According to various embodiments of the invention, stereoscopic images are transmitted to a viewer in two different wavelength triplets of light, for example, RGB and R′G′B′. Different images for the left and right eyes are displayed using the two triplets. When viewed in conjunction with passive eyewear having different frequency selective lenses that either pass or block one of the two wavelength triplets, the viewer will see only the left eye images with her left eye and only right eye images with her right eye, producing a perceived 3D effect. For example, RGB may be designated for the left eye and R′G′B′ may be designated for the right eye. In another example, RGB may be designated for the right eye and R′G′B′ may be designated for the left eye. Passive eyewear is advantageous because it is lightweight, inexpensive, and comfortable to wear.
To produce different wavelength triplets of light, according to one embodiment, two or more narrow-band optical filters are used to filter the light generated by a light source (e.g., from a BLU or other light source) of a display device. For example, one optical filter permits a first spectral range of visible light to pass through, while blocking all or substantially all other wavelengths of visible light, and another optical filter permits a second spectral range of visible light to pass through, while blocking all or substantially all other wavelengths of visible light. The optical filters may be interposed between the light source and, for example, the pixels of the display device. By selectively switching between the two optical filters in synchronization with the frames of a video, frames containing, for example, a right eye field of view may be displayed in the first spectral range of visible light (e.g., RGB), and frames containing a left eye field of view may be displayed in the second, distinct spectral range of visible light (e.g., R′G′B′). When used in conjunction with frequency selective eyewear, such as described above, the viewer sees frames with the right eye field of view with her right eye and frames with the left eye field of view with her left eye. This produces a 3D effect for the viewer.
In another embodiment, different wavelength triplets of light are produced using a plurality of LED emitters, each having frequency-selective phosphors embedded in the LED lens. The frequency of light generated by each emitter is matched to one of the selective filters in the lenses of the passive eyewear. For example, there may be two sets of emitters where one set produces RGB light and the other set produces R′G′B′ light. In normal viewing mode (2D), both sets of emitters (e.g., RGB and R′G′B′) are illuminated continuously, which produces a wide spectrum of white light that is observable by both of the viewer's eyes without the eyewear. In stereoscopic viewing mode (3D), each set of emitters is switched on and off in synchronization with the respective frames of the video. For instance, the RGB emitters may be illuminated (e.g., turned on) when a right eye field of view frame is displayed, while the R′G′B′ emitters are dimmed, blocked, shuttered, or extinguished (e.g., turned off). Furthermore, the R′G′B′ emitters may be illuminated when a left eye field of view frame is displayed, while the RGB emitters are dimmed.

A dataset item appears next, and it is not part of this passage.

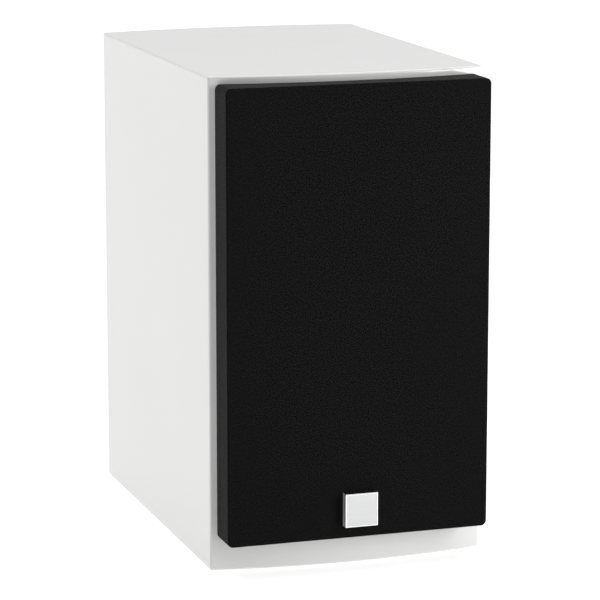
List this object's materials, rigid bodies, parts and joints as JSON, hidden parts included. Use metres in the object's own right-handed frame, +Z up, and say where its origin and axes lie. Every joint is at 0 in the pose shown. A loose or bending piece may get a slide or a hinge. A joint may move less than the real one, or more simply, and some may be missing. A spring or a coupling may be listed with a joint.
{
  "type": "bookshelf speaker",
  "caption": "Two-way bookshelf loudspeaker: gloss white bowed cabinet, removable black cloth grille with a small metal badge, rear reflex port and binding posts.",
  "frame": {"origin": "under the middle of the bounding box, on the surface that the rubber feet stand on", "axes": "+Z up, -Y towards the front (the grille), +X to the right as seen from the front"},
  "size_m": [0.201, 0.3356, 0.35],
  "materials": {
    "lacquered_panel": "gloss white lacquer on fibreboard",
    "bare_fibreboard": "raw",
    "damping_felt": "felted",
    "black_rubber": "matte",
    "gasket_foam": "foamed",
    "moulded_black": "fine texture",
    "grille_cloth": "knitted",
    "badge_rim": "polished",
    "badge_face": "satin",
    "cast_alloy": "powder coated",
    "plated_steel": "zinc plated",
    "black_steel": "black oxide",
    "ferrite": "ground ceramic",
    "paper_cone": "pressed fibre",
    "dust_cap": "satin",
    "coil_former": "thin foil",
    "copper_wire": "enamelled",
    "treated_cloth": "resin treated",
    "silk_dome": "coated",
    "gold_plate": "gold plated",
    "red_knob": "translucent moulding",
    "black_knob": "moulding",
    "circuit_board": "laminate",
    "capacitor_film": "wrapped film",
    "resistor_cement": "ceramic",
    "red_insulation": "smooth",
    "black_insulation": "smooth"
  },
  "bodies": {
    "cabinet": {"black_wires": "black_insulation", "board_standoffs": "plated_steel", "bottom_panel": "lacquered_panel", "capacitors": "capacitor_film", "crossover_board": "circuit_board", "damping_pads": "damping_felt", "front_baffle": "lacquered_panel", "grille_grommets": "black_rubber", "inductors": "copper_wire", "left_side_panel": "lacquered_panel", "negative_post": "gold_plate", "port_inner_flare": "moulded_black", "port_tube": "moulded_black", "positive_post": "gold_plate", "post_nuts": "gold_plate", "rear_panel": "lacquered_panel", "red_wires": "red_insulation", "resistors": "resistor_cement", "right_side_panel": "lacquered_panel", "rubber_feet": "black_rubber", "solder_lugs": "gold_plate", "terminal_cup": "moulded_black", "terminal_gasket": "gasket_foam", "terminal_screws": "black_steel", "top_panel": "lacquered_panel", "tweeter_carrier_ring": "moulded_black", "tweeter_faceplate": "moulded_black", "tweeter_gasket": "gasket_foam", "tweeter_magnet": "ferrite", "tweeter_pole_yoke": "plated_steel", "tweeter_rear_chamber": "moulded_black", "tweeter_screws": "black_steel", "tweeter_top_plate": "plated_steel", "window_brace": "bare_fibreboard", "woofer_basket": "cast_alloy", "woofer_gasket": "gasket_foam", "woofer_magnet": "ferrite", "woofer_pole_yoke": "plated_steel", "woofer_screws": "black_steel", "woofer_terminal_strip": "moulded_black", "woofer_top_plate": "plated_steel"},
    "grille": {"grille_frame": "moulded_black", "grille_cloth": "grille_cloth", "grille_pegs": "moulded_black", "badge_block": "badge_rim", "badge_plate": "badge_face"},
    "woofer_cone_group": {"woofer_cone": "paper_cone", "woofer_dust_cap": "dust_cap", "woofer_coil_former": "coil_former", "woofer_voice_coil": "copper_wire", "woofer_surround": "black_rubber", "woofer_spider": "treated_cloth", "woofer_tinsel_leads": "copper_wire"},
    "tweeter_dome_group": {"tweeter_dome": "silk_dome", "tweeter_voice_coil": "copper_wire", "tweeter_surround": "silk_dome"},
    "positive_clamp": {"positive_washer": "gold_plate"},
    "positive_nut": {"positive_knob": "red_knob"},
    "negative_clamp": {"negative_washer": "gold_plate"},
    "negative_nut": {"negative_knob": "black_knob"}
  },
  "joints": [
    {"name": "grille_pull", "type": "slide", "parent": "cabinet", "child": "grille", "axis": [0, -1, 0], "range_m": [0, 0.06]},
    {"name": "woofer_excursion", "type": "slide", "parent": "cabinet", "child": "woofer_cone_group", "axis": [0, -1, 0], "range_m": [-0.005, 0.005], "stiffness_N_per_m": 1200, "deforming": ["woofer_surround", "woofer_spider", "woofer_tinsel_leads"]},
    {"name": "tweeter_excursion", "type": "slide", "parent": "cabinet", "child": "tweeter_dome_group", "axis": [0, -1, 0], "range_m": [-0.0005, 0.0005], "stiffness_N_per_m": 1500, "deforming": ["tweeter_surround"]},
    {"name": "positive_clamp_lift", "type": "slide", "parent": "cabinet", "child": "positive_clamp", "axis": [0, 1, 0], "range_m": [0, 0.004]},
    {"name": "positive_knob_turn", "type": "hinge", "parent": "positive_clamp", "child": "positive_nut", "pos_m": [0.02, 0.15388, 0.092], "axis": [0, 1, 0], "range_deg": [0, 1441]},
    {"name": "negative_clamp_lift", "type": "slide", "parent": "cabinet", "child": "negative_clamp", "axis": [0, 1, 0], "range_m": [0, 0.004]},
    {"name": "negative_knob_turn", "type": "hinge", "parent": "negative_clamp", "child": "negative_nut", "pos_m": [-0.02, 0.15388, 0.092], "axis": [0, 1, 0], "range_deg": [0, 1441]}
  ],
  "couplings": [
    {"joint": "positive_knob_turn", "follows": "positive_clamp_lift", "rad_per_m": 6283.2},
    {"joint": "negative_knob_turn", "follows": "negative_clamp_lift", "rad_per_m": 6283.2}
  ]
}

In another embodiment, the light source comprises a plurality of emitters that produce various spectral ranges of visible light, for example, RGB and R′G′B′. The emitters with emission frequencies RGB and R′G′B′ are located at appropriate locations such that light of both frequencies is uniformly distributed across the picture elements of the display. For example, if all RGB emitters are turned on, then the entire display is uniformly lit with RGB light, and if all R′G′B′ emitters are turned on, then the entire display is uniformly lit with R′G′B′ light. The emitters may be arranged in clusters that are controlled independently of one another so as to produce a scanning backlight that follows or mimics the update scan of the picture elements. For example, each cluster of emitters may illuminate a substantially horizontal segment of the display. The emitters are controlled such that the emitters that illuminate the region of the display which is being updated (e.g., in a line-sequential manner) are dimmed. Therefore, the portion of the image being updated is obscured or substantially obscured from the viewer, reducing or eliminating crosstalk caused by seeing the displayed left or right frame with the wrong eye while maximizing the brightness of the light output by the display.
In one embodiment, an LCD display includes an array of picture elements, or pixels, each comprising one or more electrically operated light valves, or sub-pixels, for producing red, green, and blue light. Each sub-pixel contains a light valve and a wide band color filter, which may be deposited in the LCD pixel cell using methods known in the art. LCD screens are selectively light transmissive, and the display includes a light source such as a backlight unit (BLU) that provides bright, generally uniform, light to the pixels. The light is selectively modulated by the sub-pixel light valve (e.g., to control the amount of light passing through the pixel cell), and selectively filtered by the sub pixel color filter (e.g., into red, blue, and/or green wavelengths). By controlling the modulation of each sub-pixel, a color image can be displayed, and by displaying a sequence of images, the appearance of a moving image can be created. The backlight or other light source is typically a wide band (e.g., white) light source; and the color filters in the sub-pixels are wide band within their color range.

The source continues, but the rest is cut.